A recurrent neural network that produces predictive spatial updating using retinal error and eye velocity efference copy signals

*G. P. KEITH1,2, G. BLOHM2, J. D. CRAWFORD1,2,3
1Psychology, York University, Toronto, ON, CANADA, 2Centre for Vision Research, Centre for Vision Research, Toronto, ON, CANADA, 3Biology and Kinesiology, York University, Toronto, ON, CANADA.

It is currently believed that remembered visual target locations are stored in eye-centered coordinates and updated across eye movements. Neuronal behavior associated with this updating has been observed in brain areas associated with saccade generation, in the form of transient receptive field remapping prior to and during the saccade. The dynamics of this remapping, however, remain a question; for example, whether these receptive fields spread or jump (Wurtz & Sommer 2005). We trained three 3-layer recurrent neural networks with discrete time-steps to examine how representations of target position evolve during saccade-related updating.

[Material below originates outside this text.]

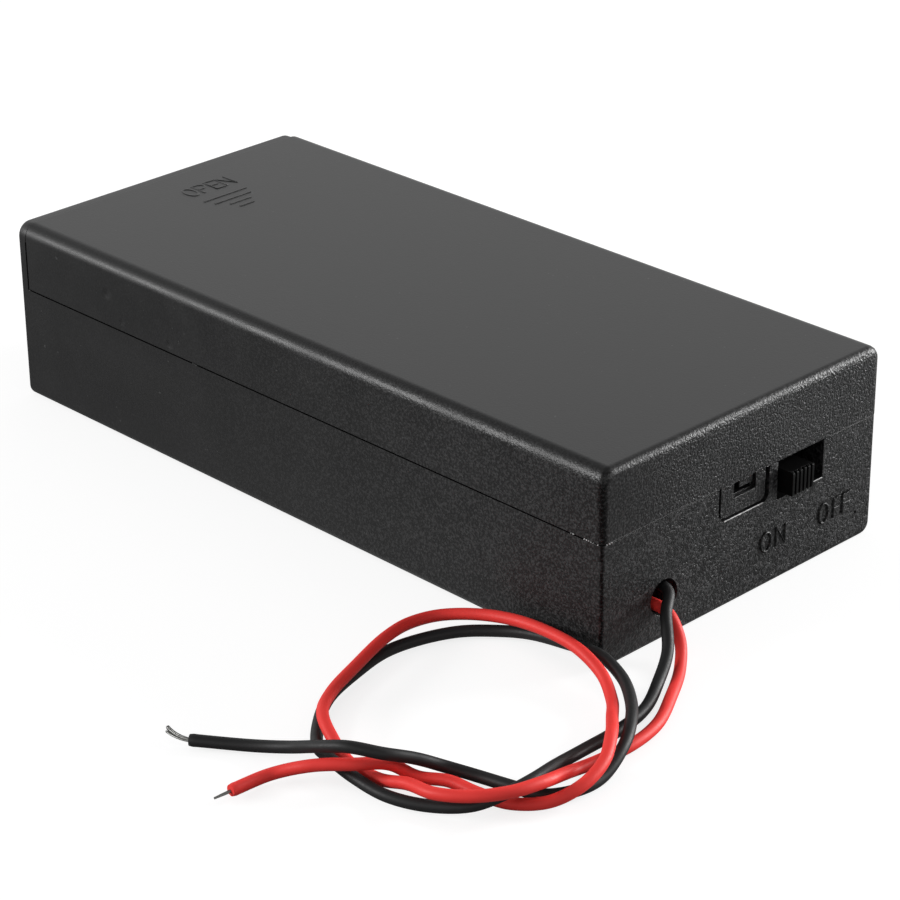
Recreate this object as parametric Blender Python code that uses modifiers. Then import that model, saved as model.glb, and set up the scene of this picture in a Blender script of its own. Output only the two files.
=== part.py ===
"""Battery box for two 18650 cells side by side, with a sliding cover, an ON/OFF slide switch and two free leads.

Metres, +Z up. The box stands on its floor at z = 0. +X points to the switch end and -Y to the near long side.
"""

import math

import bmesh
import bpy
from mathutils import Matrix, Vector

# Cells and the room round them
CELL_DIAMETER = 0.0184
CELL_LENGTH = 0.0652
CELL_PLAY = 0.0001
CELL_TOP_PLAY = 0.0006
SPRING_ROOM = 0.0094

# Walls of the case
FLOOR = 0.0015
RIM_WALL = 0.0013
FAR_WALL = 0.0014
FAR_WALL_DROP = 0.0002
CROSS_WALL = 0.0012
CROSS_WALL_DROP = 0.0010
CHAMBER_LENGTH = 0.0127
BASE_END_RADIUS = 0.00045
BASE_FAR_RADIUS = 0.00035
BOTTOM_RADIUS = 0.0013
RIM_CORNER_RADIUS = 0.0007
RIM_CHAMFER = 0.0003
CAVITY_CORNER_RADIUS = 0.0005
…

Target position during fixations was represented in the output layer as a hill of activation in a 2-D topographic array of units. Network inputs were initial target position, dynamic eye position, and the signal(s) used to drive the updating which, for the three networks were 1) the initial 'cortical' representation of the saccade target, 2) the dynamic 'brainstem' velocity signal of the saccade, and 3) both. In the first network, predictive updating was observed in which the hill of activity jumped directly from initial to remapped target position in a single time-step. In the second network, a gradual shift in the output hill of activation from initial to remapped target position over the duration of the saccade was observed, the hill's amplitude being suppressed during this movement. In the third network, the evolution of the output activation combined that of a jumping and a moving hill. The latency of the remapping for different trials in this network, as measured by the onset of activity at the updated target location, showed a temporal spectrum that spanned the time immediately before and during the saccade, similar to what has been observed neurophysiologically in the frontal eye fields (Umeno and Goldberg 1997). Our model thus shows that the manner in which updating is carried out in a particular brain region depends on the signals used to perform the updating. The use of both initial saccade retinal error and velocity signals to drive updating explains the temporal spectrum of predictive remapping observed in the brain.